On the final day, having a wide selection of areas to choose from made all the difference.
He came into the day trailing Wiggins and Hartman — two anglers who had done most of their damage on just one spot all week. Their fish became more finicky as the week went on, and Wheeler was able to run-and-gun his way past them.
“I had a backup card with all of my waypoints, so I had them back for days 3 and 4,” Wheeler said. “I could run to every rock, every boulder, every piece of structure I had found in practice.
“The smallmouth can be hard to see on this lake because of all the rocks, but you can see them if you know what you’re looking for. That’s the key — looking at the graph and deciding whether you want to stop and fish.”
Wheeler relied all week on a VMC Moon Eye Jighead with a 3-inch soft jerkbait in simple pearl white. He was watching for smallmouth on his Lowrance depthfinder and literally dropping the bait to specific fish in 20 to 30 feet of water.
He caught the biggest part of his limit during one 10-minute stretch around 10:30 a.m. Sunday.
“It was absolutely crazy,” Wheeler said. “I was fishing a little pond, and I came across a wad of fish. There were so many of them that I thought they might be stripers. But I know the difference between stripers and smallmouth on my graph, and I thought those looked like big, old smallmouth.
“I dropped my bait down and about 20 of them came up at one time. It was crazy.”
Despite the amazing flurry, Wheeler still felt like he needed one more good fish as the day was winding down. He got it just in nick of time.
“Later in the day, I went to fish a place down near the dam where I caught a lot of my really big, big fish this week,” he said. “I went there, I hooked one, and it was a 3 3/4-pounder.

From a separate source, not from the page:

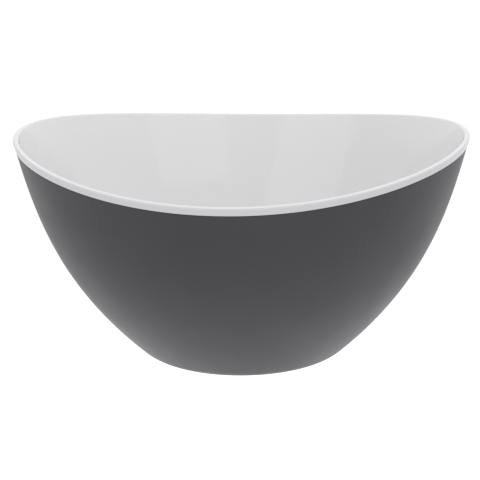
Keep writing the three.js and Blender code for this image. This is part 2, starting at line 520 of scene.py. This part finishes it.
print("the hex grey #808080 is", round(linear("#808080")[0], 3), "in linear light")

# %% [markdown]
# ### Satin dark grey plastic
#
# The shell is taken to be ABS from a mould that was spark eroded, which leaves a fine, even grain
# that turns gloss into satin. The real grain is about 0.1 mm, too fine to show, so it is drawn 0.9 mm
# across and very shallow. Handling polishes it unevenly, and the standing ring is scuffed paler where
# it rubs on the table. The scuffs are noise that is let through only in the lowest millimetre. ABS has
# an IOR of about 1.54. It is 1.46 here, tuned along with the roughness, so the sides don't turn too
# pale.


# %% Satin dark grey plastic
def satin_grey_plastic():
    material, shader, place = new_finish("satin_grey_moulded_plastic")

    # Broad, faint clouds keep the grey from being perfectly even.
    cloud = add_node(material, "ShaderNodeTexNoise", {"Vector": place, "Scale": 1 / (45 * MM)})
    shades = {FACTOR: cloud.outputs["Fac"], COLOUR_A: linear("#2a2a2e"), COLOUR_B: linear("#303035")}
    grey = add_node(material, "ShaderNodeMix", shades, data_type="RGBA")

    # Scuffs are the densest specks of a fine noise, let through only next to the table.
    height = add_node(material, "ShaderNodeSeparateXYZ", {0: place})
    fade = {0: height.outputs["Z"], FROM_LOW: 0.1 * MM, FROM_HIGH: 0.9 * MM, TO_LOW: 1.0, TO_HIGH: 0.0}
    near_table = add_node(material, "ShaderNodeMapRange", fade)
    specks = {"Vector": place, "Scale": 1 / (1.6 * MM), "Detail": 4.0}
    specks = add_node(material, "ShaderNodeTexNoise", specks)
    densest = {0: specks.outputs["Fac"], FROM_LOW: 0.45, FROM_HIGH: 0.6, TO_HIGH: 0.8}
    rubs = add_node(material, "ShaderNodeMapRange", densest)
    both = {0: near_table.outputs[0], 1: rubs.outputs[0]}
    scuffs = add_node(material, "ShaderNodeMath", both, operation="MULTIPLY")
    scuffed = {FACTOR: scuffs.outputs[0], COLOUR_A: grey.outputs[MIXED_COLOUR], COLOUR_B: linear("#6c6c6f")}
    colour = add_node(material, "ShaderNodeMix", scuffed, data_type="RGBA")

    # Handling leaves finger-sized patches a little glossier than the rest.
    hands = {"Vector": place, "Scale": 1 / (28 * MM), "Detail": 3.0}
    hands = add_node(material, "ShaderNodeTexNoise", hands)
    polish = {0: hands.outputs["Fac"], FROM_LOW: 0.3, FROM_HIGH: 0.7, TO_LOW: 0.42, TO_HIGH: 0.48}
    gloss = add_node(material, "ShaderNodeMapRange", polish)

    # The moulded grain, drawn coarser than it is.
    grain = {"Vector": place, "Scale": 1 / (0.9 * MM), "Detail": 1.0}
    grain = add_node(material, "ShaderNodeTexNoise", grain)
    relief = {"Height": grain.outputs["Fac"], "Strength": 1.0, "Distance": 0.006 * MM}
    relief = add_node(material, "ShaderNodeBump", relief)
    fill(shader, {"Base Color": colour.outputs[MIXED_COLOUR], "Roughness": gloss.outputs[0], "IOR": 1.46})
    fill(shader, {"Normal": relief.outputs[0]})
    return material


shell_plastic = satin_grey_plastic()
print(shell_plastic.name, "has", len(shell_plastic.node_tree.nodes), "nodes")

# %% [markdown]
# ### Glossy white plastic
#
# The inner bowl is taken to be melamine from a polished mould. Its surface is glossy, with the faint,
# slow waves that make reflections swim a little, here 14 mm across and 0.01 mm deep. Where cutlery
# scrapes the floor, the gloss is broken by very fine wear, so the roughness rises there in patches.
# The outer face of the lip is drawn satin and clearly greyer than the rest. The real one is most
# likely the same white. The grey stands in for studio shade that this simple room doesn't give, and
# its value was tuned, not measured.


# %% Glossy white plastic
def glossy_white_plastic():
    material, shader, place = new_finish("glossy_white_moulded_plastic")

    # The white varies a very little, and the lip's outer face gets a greyer painted shade.
    cloud = add_node(material, "ShaderNodeTexNoise", {"Vector": place, "Scale": 1 / (60 * MM)})
    shades = {FACTOR: cloud.outputs["Fac"], COLOUR_A: linear("#d8d8d8"), COLOUR_B: linear("#dcdcdc")}
    white = add_node(material, "ShaderNodeMix", shades, data_type="RGBA")
    lip_shade_mask = add_node(material, "ShaderNodeAttribute", {}, attribute_name="painted_lip_shade").outputs["Fac"]
    with_lip_shade = {FACTOR: lip_shade_mask, COLOUR_A: white.outputs[MIXED_COLOUR], COLOUR_B: linear("#bababd")}
    colour = add_node(material, "ShaderNodeMix", with_lip_shade, data_type="RGBA")

    # Wear adds to the roughness of the floor. The lip's outer face is rougher all over.
    height = add_node(material, "ShaderNodeSeparateXYZ", {0: place})
    fade = {0: height.outputs["Z"], FROM_LOW: 8 * MM, FROM_HIGH: 30 * MM, TO_LOW: 1.0, TO_HIGH: 0.0}
    on_floor = add_node(material, "ShaderNodeMapRange", fade)
    scrapes = {"Vector": place, "Scale": 1 / (5 * MM), "Detail": 6.0}
    scrapes = add_node(material, "ShaderNodeTexNoise", scrapes)
    densest = {0: scrapes.outputs["Fac"], FROM_LOW: 0.4, FROM_HIGH: 0.65, TO_HIGH: 0.12}
    worn = add_node(material, "ShaderNodeMapRange", densest)
    lip_gloss = add_node(material, "ShaderNodeMapRange", {0: lip_shade_mask, TO_LOW: 0.07, TO_HIGH: 0.25})
    both = {0: on_floor.outputs[0], 1: worn.outputs[0], 2: lip_gloss.outputs[0]}
    gloss = add_node(material, "ShaderNodeMath", both, operation="MULTIPLY_ADD")

    # The slow waves of a polished moulding.
    swell = {"Vector": place, "Scale": 1 / (14 * MM), "Detail": 0.0}
    swell = add_node(material, "ShaderNodeTexNoise", swell)
    waves = {"Height": swell.outputs["Fac"], "Strength": 1.0, "Distance": 0.01 * MM}
    waves = add_node(material, "ShaderNodeBump", waves)
    fill(shader, {"Base Color": colour.outputs[MIXED_COLOUR], "Roughness": gloss.outputs[0], "IOR": 1.5})
    fill(shader, {"Normal": waves.outputs[0]})
    return material


bowl_plastic = glossy_white_plastic()
print(bowl_plastic.name, "has", len(bowl_plastic.node_tree.nodes), "nodes")

# %% [markdown]
# ### Cured adhesive
#
# The bead is a milky, slightly translucent polymer with small trapped bubbles. It is sealed in the
# groove, and only shows if the bowl is broken open, so plain noise is enough for it.


# %% Cured adhesive
def cured_adhesive():
    material, shader, place = new_finish("milky_cured_adhesive")
    cloud = {"Vector": place, "Scale": 1 / (4 * MM), "Detail": 3.0}
    cloud = add_node(material, "ShaderNodeTexNoise", cloud)
    shades = {FACTOR: cloud.outputs["Fac"], COLOUR_A: linear("#d3cebd"), COLOUR_B: linear("#eae8df")}
    milky = add_node(material, "ShaderNodeMix", shades, data_type="RGBA")
    froth = add_node(material, "ShaderNodeTexNoise", {"Vector": place, "Scale": 1 / (0.3 * MM)})
    bubbles = {"Height": froth.outputs["Fac"], "Strength": 1.0, "Distance": 0.03 * MM}
    bubbles = add_node(material, "ShaderNodeBump", bubbles)
    fill(shader, {"Base Color": milky.outputs[MIXED_COLOUR], "Roughness": 0.45, "IOR": 1.46})
    fill(shader, {"Subsurface Weight": 0.3, "Subsurface Radius": (0.6 * MM, 0.5 * MM, 0.4 * MM)})
    fill(shader, {"Normal": bubbles.outputs[0]})
    return material


bead_adhesive = cured_adhesive()
print(bead_adhesive.name, "has", len(bead_adhesive.node_tree.nodes), "nodes")

# %% [markdown]
# ## Putting the pieces on the frame
#
# All three pieces are joined for good, so they ride on the one body of the part. Each stands for the
# CAD node of its own name, which is hidden, and takes its finish.

# %% Each piece gets its finish, its body and its CAD node
for piece, node, slot, finish in (
    (outer_shell, "outer_shell", "shell_grey", shell_plastic),
    (inner_bowl, "inner_bowl", "bowl_white", bowl_plastic),
    (rim_bond, "rim_bond", "bond_clear", bead_adhesive),
):
    piece.data.materials.append(finish)
    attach(piece, "root")
    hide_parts(node)
    print(piece.name, "stands for", node, "in", finish.name)

# %% [markdown]
# ## The studio
#
# The bowl stands on a sheet of white acrylic that glows as if lit from below, so the ground is white and
# nearly free of shadow, and the dark shell, which leans out over it, mirrors it more and more towards the
# base. The glow is painted light, and it is painted brightest in a pool right under the bowl. The sheet's
# far edges are turned up, which hides the horizon in a low view. The table could be lit by real area
# lights, but a glowing material is simpler and shows no lamp.

# %% Floor
FLOOR_HALF_SIZE = 6.0
EDGE_HEIGHT = 0.9
# The glow is painted light, stronger in a painted pool right under the bowl.
GLOW_POOL_INNER_RADIUS = 0.06
GLOW_POOL_OUTER_RADIUS = 0.22
GLOW_IN_POOL = 1.3
GLOW_ELSEWHERE = 0.94


def glowing_white_acrylic():
    """White acrylic with a painted glow, brightest in a painted pool under the bowl that falls off smoothly
    between its two radii.
    """
    material, shader, place = new_finish("glowing_white_acrylic")
    distance = add_node(material, "ShaderNodeVectorMath", {0: place}, operation="LENGTH")
    pool_edge = {0: distance.outputs["Value"], FROM_LOW: GLOW_POOL_INNER_RADIUS, FROM_HIGH: GLOW_POOL_OUTER_RADIUS}
    levels = {TO_LOW: GLOW_IN_POOL, TO_HIGH: GLOW_ELSEWHERE}
    glow = add_node(material, "ShaderNodeMapRange", pool_edge | levels, interpolation_type="SMOOTHSTEP")
    fill(shader, {"Base Color": linear("#4d4d4d"), "Roughness": 0.6, "Specular IOR Level": 0.0})
    fill(shader, {"Emission Color": linear("#ffffff"), "Emission Strength": glow.outputs[0]})
    return material


def white_table():
    """A wide, thin white sheet that glows, with its far edges turned up."""
    mesh = bpy.data.meshes.new("white_table")
    square = np.array([(-1, -1), (1, -1), (1, 1), (-1, 1)]) * FLOOR_HALF_SIZE
    corners = [(x, y, 0) for x, y in square] + [(x, y, EDGE_HEIGHT) for x, y in square]
    turned_up = [(4, 5, 1, 0), (5, 6, 2, 1), (6, 7, 3, 2), (7, 4, 0, 3)]
    mesh.from_pydata(corners, [], [(0, 1, 2, 3)] + turned_up)
    table = bpy.data.objects.new("white_table", mesh)
    bpy.context.collection.objects.link(table)
    mesh.materials.append(glowing_white_acrylic())
    return table


table = white_table()
print("table:", 2 * FLOOR_HALF_SIZE, "m wide, with edges", EDGE_HEIGHT, "m high")

# %% [markdown]
# ### The room
#
# The light comes from all round. The walls are pale, with a broad glow high up on each of the four
# sides, and the ceiling between them is a little darker. Behind the camera hangs a dark cloth, which
# takes light away from the lip's outer face, so that its rounded top stands out against it. An
# environment picture could do the same, but the room is made here from a few directions. Each glow is
# the cosine of the angle to its direction, raised to a power, and a negative one takes light away.


# %% Room light
def direction(azimuth, elevation):
    """Unit vector from the bowl: azimuth 0 is straight in front (-Y), growing towards +X."""
    a, e = math.radians(azimuth), math.radians(elevation)
    return np.array([math.sin(a) * math.cos(e), -math.cos(a) * math.cos(e), math.sin(e)])


WALL_BRIGHTNESS = 0.6
GLOWS = (
    # name, direction, power and strength
    ("ceiling", direction(0, 90), 2, -0.25),
    ("glow high on the left", direction(-90, 36), 3, 0.52),
    ("glow high on the right", direction(90, 36), 3, 0.85),
    ("glow high behind", direction(180, 35), 3, 0.5),
    ("dark cloth behind the camera", direction(0, 0), 1, -0.35),
    ("glow high in front", direction(0, 34), 3, 0.93),
)

scene = bpy.context.scene
scene.view_settings.view_transform = "Standard"
room = bpy.data.worlds.new("white_room")
room.use_nodes = True
scene.world = room

towards = add_node(room, "ShaderNodeTexCoord", {}).outputs["Generated"]
brightness = WALL_BRIGHTNESS
for name, middle_of_glow, power, strength in GLOWS:
    both = {0: towards, 1: middle_of_glow}
    cosine = add_node(room, "ShaderNodeVectorMath", both, operation="DOT_PRODUCT")
    near_side = {0: cosine.outputs["Value"], 1: 0.0}
    near_side = add_node(room, "ShaderNodeMath", near_side, operation="MAXIMUM")
    shape = add_node(room, "ShaderNodeMath", {0: near_side.outputs[0], 1: power}, operation="POWER")
    added = {0: shape.outputs[0], 1: strength, 2: brightness}
    brightness = add_node(room, "ShaderNodeMath", added, operation="MULTIPLY_ADD").outputs[0]
    print(name, "at", np.round(middle_of_glow, 2), "strength", strength)
fill(room.node_tree.nodes["Background"], {"Color": linear("#ffffff"), "Strength": brightness})

# %% [markdown]
# ### Two soft boxes
#
# A soft box each side of the camera shows as a pale, upright panel in the glossy white wall, where it
# adds to the light of the room behind it. A glowing card would do the same, but an area light has its
# power and size as plain settings. The camera doesn't see the boxes themselves.


# %% Soft boxes
def aim(forward, roll=0.0):
    """Euler angles that point an object's -Z along forward, with its X level, then rolled."""
    turn_to = Vector(forward).to_track_quat("-Z", "Y").to_matrix()
    return (turn_to @ Matrix.Rotation(roll, 3, "Z")).to_euler()


def soft_box(name, azimuth, elevation, distance, width, height, radiance):
    """A rectangular light that faces the bowl. Its power is its radiance times pi times its area."""
    light = bpy.data.lights.new(name, "AREA")
    light.shape = "RECTANGLE"
    light.size = width
    light.size_y = height
    light.energy = radiance * math.pi * width * height
    lamp = bpy.data.objects.new(name, light)
    towards_lamp = direction(azimuth, elevation)
    lamp.location = np.array(cad_low + cad_high) / 2 + distance * towards_lamp
    lamp.rotation_euler = aim(-towards_lamp)
    lamp.visible_camera = False
    bpy.context.collection.objects.link(lamp)
    print(f"{name}: {width} by {height} m, {light.energy:.2f} W")
    return lamp


soft_box("soft_box_right", azimuth=34, elevation=14, distance=1.5, width=1.15, height=0.85, radiance=0.65)
soft_box("soft_box_left", azimuth=-40, elevation=22, distance=1.5, width=1.15, height=1.5, radiance=0.6)

# %% [markdown]
# ### The camera
#
# The camera looks down a little at the broad side, so that the saddle of the rim and the inside of
# the far wall both show. From 1.1 m away, the far side of the bowl looks a fifth smaller than the near
# side. The camera could be turned until the bowl is in the middle of the frame, but two small shifts
# of the lens move the picture and leave the view of the bowl as it is.

# %% Camera
CAMERA_DISTANCE = 1.1
CAMERA_AZIMUTH = 4.26
CAMERA_ELEVATION = 15.98
CAMERA_LENS = 131.4
CAMERA_ROLL = math.radians(0.66)
CAMERA_TARGET = np.array([0, 0, 0.0645])
CAMERA_SHIFT = (-0.0047, 0.0163)
SENSOR_WIDTH = 36

camera_data = bpy.data.cameras.new("camera")
camera_data.lens = CAMERA_LENS
camera_data.sensor_width = SENSOR_WIDTH
camera_data.shift_x, camera_data.shift_y = CAMERA_SHIFT
camera = bpy.data.objects.new("camera", camera_data)
bpy.context.collection.objects.link(camera)
back = direction(CAMERA_AZIMUTH, CAMERA_ELEVATION)
camera.location = CAMERA_TARGET + CAMERA_DISTANCE * back
camera.rotation_euler = aim(-back, -CAMERA_ROLL)
scene.camera = camera
print("the camera stands at", np.round(np.array(camera.location), 3))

That was the winning bite, and it happened about 20 minutes before quitting time.”
Since Wheeler has won so much money on other major trails, he’s labeled a newcomer this year instead of a rookie on the Elite Series. But this was technically his second Elite Series win.
He qualified for the 2014 BASSfest event on Chickamauga Lake because of his solid finishes in the Bass Pro Shops Bassmaster Opens. He won that tournament and an automatic berth into the 2015 GEICO Bassmaster Classic.
Though he’s batting 1,000 in Elite events, he knows the level of competition he’ll be facing the rest of the season.
“Trust me, I didn’t expect to win this one,” Wheeler said, laughing. “Right now, I’m feeling pretty dang good.”
Fishing was predicted to be outstanding on Cherokee Lake, a fishery the Elite Series had never visited before, and it didn’t disappoint. True, it didn’t produce any giant bass — a 5-5 bass caught by Randall Tharp was big enough to win the $1,500 Phoenix Boats Big Bass award — but the 110 anglers weighed in 1,159 keeper bass during the event, and those bass averaged nearly 3 pounds apiece.
Wheeler was awarded $1,000 for the leading the Toyota Bassmaster Angler of the Year points race at the end of the event.
Hartman earned the Power-Pole Captain’s Cash Award of $1,000 for being the highest-placing angler who is registered and eligible and uses a client-approved product on his boat.
Wiggins earned $500 as the recipient of the Livingston Lures Day 2 Leader Award.